## WHAT NEEDS TO BE DONE
Give again only the lines beginning with the one that contains "Write part 2" and ending with the one that contains "# Small tools of the bench"; include both of those lines.
........
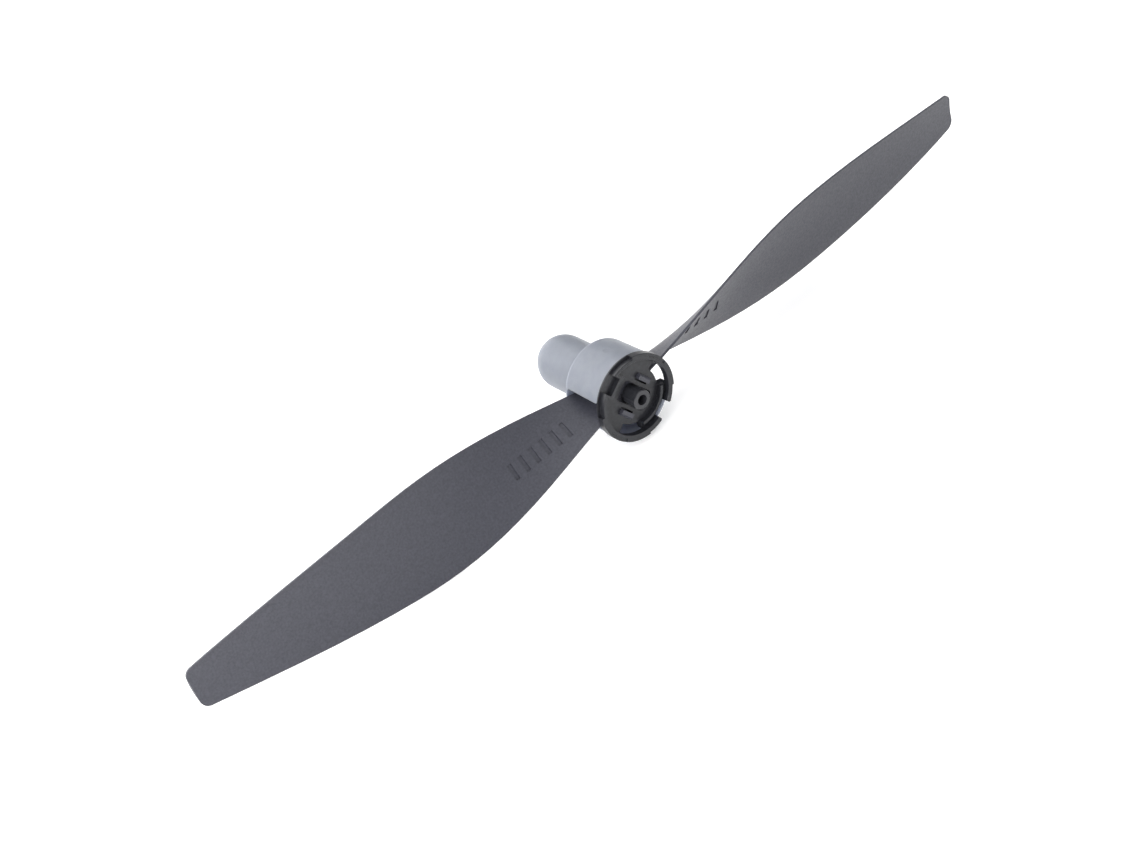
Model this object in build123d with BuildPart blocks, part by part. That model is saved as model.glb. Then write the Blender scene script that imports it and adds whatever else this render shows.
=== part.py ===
from build123d import *
import math
import os

# A two-blade propeller for a small model aeroplane, with its back plate and spinner.
# Frame: +Y is the way the spinner's nose points, along the axis that everything turns on.
# +X runs along one blade and +Z is up. The origin is on the axis, in the plane of the
# rim's rear face. A "height" is a distance forward from that plane. Millimetres.

# ---- driving dimensions ----
# Blades
propeller_diameter = 130.0
pitch = 70.0
root_axial_depth = 5.4  # how much of the axis the blade covers at its root
widest_radius = 31.0
widest_chord = 12.75
tip_chord = 5.4
sweep = 0.6  # how far the middle of a blade trails behind a straight line
blade_height = 4.43  # middle of the blade at its root
tip_rise = 3.3  # the tips stand this much further forward
rise_power = 2.3  # above 1, so most of the rise is near the tip
root_thickness = 0.95
middle_thickness = 0.75
tip_thickness = 0.55
edge_thickness = 0.3
thickest_share = 0.35  # the thickest place, from the middle towards the leading edge
hollow_share = 0.02  # depth of the hollow in the rear face, as a share of the chord
tip_corner_radius = 1.0

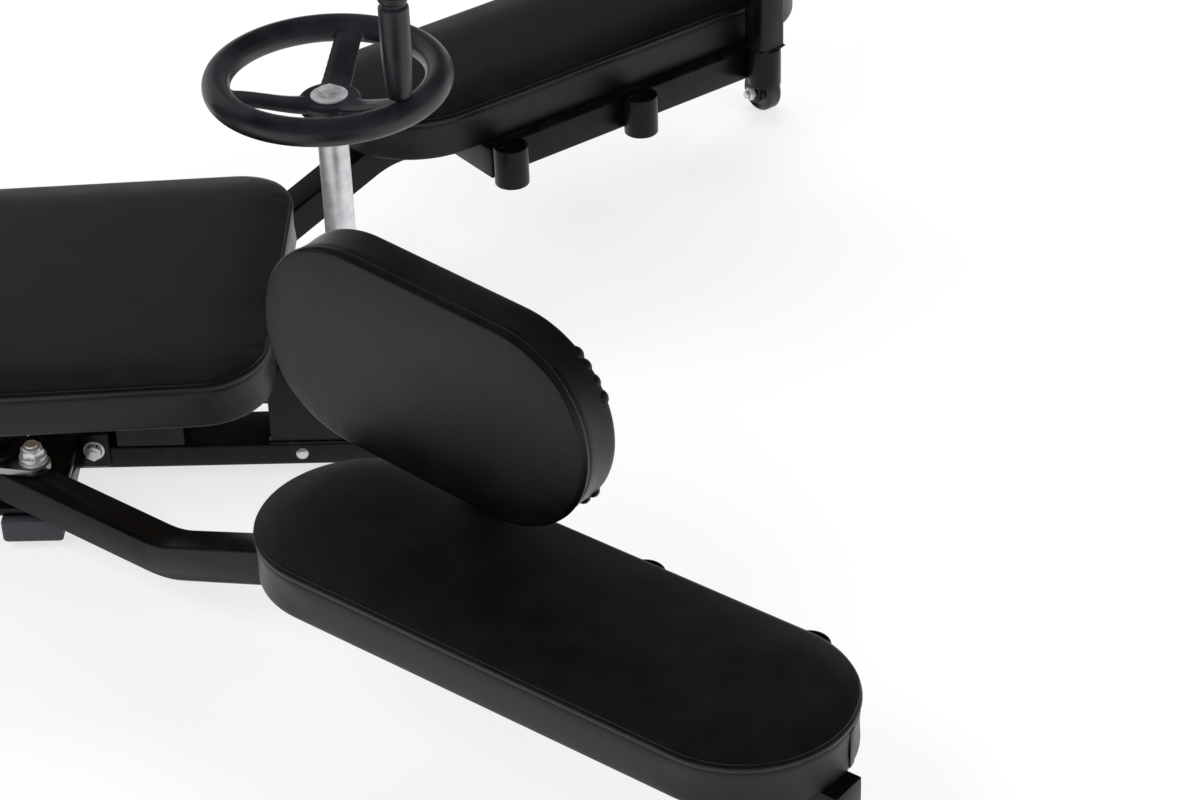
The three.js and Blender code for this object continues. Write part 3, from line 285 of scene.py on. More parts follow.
def make_world():
    world = bpy.data.worlds.new("studio")
    scene.world = world
    world.use_nodes = True
    tree = world.node_tree
    link = tree.links.new
    tree.nodes.clear()
    path = tree.nodes.new("ShaderNodeLightPath").outputs
    # Glossy rays see a studio: dark overhead, white near the horizon, a softbox behind
    towards = tree.nodes.new("ShaderNodeTexCoord").outputs["Generated"]
    split = tree.nodes.new("ShaderNodeSeparateXYZ")
    link(towards, split.inputs["Vector"])
    horizon = span(tree, split.outputs["Z"], HORIZON_RISE, 1.0, OVERHEAD_GLOSS)
    facing = tree.nodes.new("ShaderNodeVectorMath")
    facing.operation = "DOT_PRODUCT"
    link(towards, facing.inputs[0])
    facing.inputs[1].default_value = Vector(SOFTBOX_TOWARDS).normalized()
    softbox = span(tree, facing.outputs["Value"], SOFTBOX_EDGE, 0.0, SOFTBOX_GLOSS, "SMOOTHSTEP")
    gloss = tree.nodes.new("ShaderNodeBackground")
    link(math_node(tree, "ADD", horizon, softbox), gloss.inputs["Strength"])
    unseen = mix_shaders(
        tree, path["Is Glossy Ray"], background(tree, AMBIENT), gloss.outputs[0])
    out = tree.nodes.new("ShaderNodeOutputWorld")
    link(mix_shaders(tree, path["Is Camera Ray"], unseen, background(tree, 1.0)),
         out.inputs["Surface"])


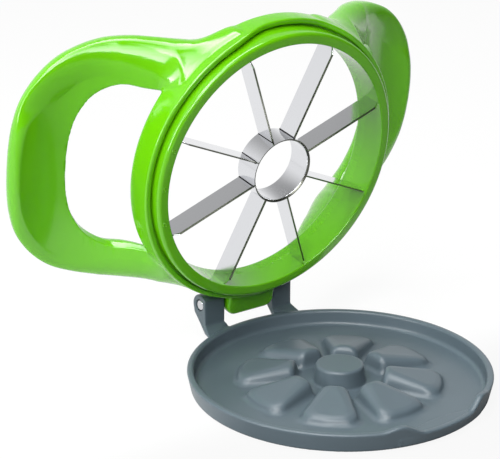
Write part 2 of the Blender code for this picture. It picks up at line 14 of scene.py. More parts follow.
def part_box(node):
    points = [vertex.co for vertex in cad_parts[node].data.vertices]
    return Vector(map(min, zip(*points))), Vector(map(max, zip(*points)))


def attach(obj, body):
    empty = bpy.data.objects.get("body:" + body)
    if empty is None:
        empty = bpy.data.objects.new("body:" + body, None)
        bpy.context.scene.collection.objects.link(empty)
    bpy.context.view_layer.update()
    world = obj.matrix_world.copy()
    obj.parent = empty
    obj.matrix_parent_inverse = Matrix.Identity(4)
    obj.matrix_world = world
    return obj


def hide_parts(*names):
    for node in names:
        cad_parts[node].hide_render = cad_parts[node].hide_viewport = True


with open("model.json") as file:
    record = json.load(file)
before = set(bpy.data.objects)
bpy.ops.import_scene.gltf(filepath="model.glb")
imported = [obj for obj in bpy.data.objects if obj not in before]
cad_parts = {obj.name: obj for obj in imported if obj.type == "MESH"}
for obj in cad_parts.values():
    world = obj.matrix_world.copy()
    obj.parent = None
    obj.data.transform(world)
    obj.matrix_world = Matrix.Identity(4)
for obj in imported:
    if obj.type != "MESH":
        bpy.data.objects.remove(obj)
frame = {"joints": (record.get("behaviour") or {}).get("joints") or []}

log = logging.getLogger("apple_slicer")

MM = 0.001
# Points nearer than this are one point
MERGE = MM / 200
# Slack between two places that count as one height, and the width of a fillet too small to show
SLACK = MM / 100
# Direction of the finger notch from the middle of the tray
NOTCH_TURN = math.radians(-86.0)
WHITE = (1.0, 1.0, 1.0, 1.0)
PICTURE_SIZE = (500, 459)

Point = tuple[float, float]
Corner = tuple[float, float, float]
Piece = bpy.types.Object


class Body(Enum):
    """The two halves of the press that the hinge joins."""

    TRAY = "tray"
    SLICER = "slicer_frame"


class Side(Enum):
    """Left and right of the press, seen from its finger notch."""

    LEFT = -1
    RIGHT = 1


class Zone(Enum):
    """Zones of a steel piece, by the numbers of their materials."""

    ROLLED = 0
    # Ground bevel, whose steel is darkened as painted shade
    GROUND_PAINTED_SHADE = 1
    # Root of a strip by the tube, in painted shadow
    ROOT_PAINTED_SHADOW = 2


# Small tools of the bench


def ease(share: float) -> float:
    """Go smoothly from 0 to 1 as the share does, flat at both ends."""
    share = min(max(share, 0.0), 1.0)
    return share * share * (3 - 2 * share)


def select_only(piece: Piece | None = None) -> None:
    """Leave edit mode, then select and activate one object alone, or deselect all.

    Args:
        piece: The object, if any.
    """
    if bpy.context.mode != "OBJECT":
        bpy.ops.object.mode_set(mode="OBJECT")
    bpy.ops.object.select_all(action="DESELECT")
    if piece:
        piece.select_set(True)
        bpy.context.view_layer.objects.active = piece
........
## RESULT OF THE TASK
Write part 2 of the Blender code for this picture. It picks up at line 14 of scene.py. More parts follow.
def part_box(node):
    points = [vertex.co for vertex in cad_parts[node].data.vertices]
    return Vector(map(min, zip(*points))), Vector(map(max, zip(*points)))


def attach(obj, body):
    empty = bpy.data.objects.get("body:" + body)
    if empty is None:
        empty = bpy.data.objects.new("body:" + body, None)
        bpy.context.scene.collection.objects.link(empty)
    bpy.context.view_layer.update()
    world = obj.matrix_world.copy()
    obj.parent = empty
    obj.matrix_parent_inverse = Matrix.Identity(4)
    obj.matrix_world = world
    return obj


def hide_parts(*names):
    for node in names:
        cad_parts[node].hide_render = cad_parts[node].hide_viewport = True


with open("model.json") as file:
    record = json.load(file)
before = set(bpy.data.objects)
bpy.ops.import_scene.gltf(filepath="model.glb")
imported = [obj for obj in bpy.data.objects if obj not in before]
cad_parts = {obj.name: obj for obj in imported if obj.type == "MESH"}
for obj in cad_parts.values():
    world = obj.matrix_world.copy()
    obj.parent = None
    obj.data.transform(world)
    obj.matrix_world = Matrix.Identity(4)
for obj in imported:
    if obj.type != "MESH":
        bpy.data.objects.remove(obj)
frame = {"joints": (record.get("behaviour") or {}).get("joints") or []}

log = logging.getLogger("apple_slicer")

MM = 0.001
# Points nearer than this are one point
MERGE = MM / 200
# Slack between two places that count as one height, and the width of a fillet too small to show
SLACK = MM / 100
# Direction of the finger notch from the middle of the tray
NOTCH_TURN = math.radians(-86.0)
WHITE = (1.0, 1.0, 1.0, 1.0)
PICTURE_SIZE = (500, 459)

Point = tuple[float, float]
Corner = tuple[float, float, float]
Piece = bpy.types.Object


class Body(Enum):
    """The two halves of the press that the hinge joins."""

    TRAY = "tray"
    SLICER = "slicer_frame"


class Side(Enum):
    """Left and right of the press, seen from its finger notch."""

    LEFT = -1
    RIGHT = 1


class Zone(Enum):
    """Zones of a steel piece, by the numbers of their materials."""

    ROLLED = 0
    # Ground bevel, whose steel is darkened as painted shade
    GROUND_PAINTED_SHADE = 1
    # Root of a strip by the tube, in painted shadow
    ROOT_PAINTED_SHADOW = 2


# Small tools of the bench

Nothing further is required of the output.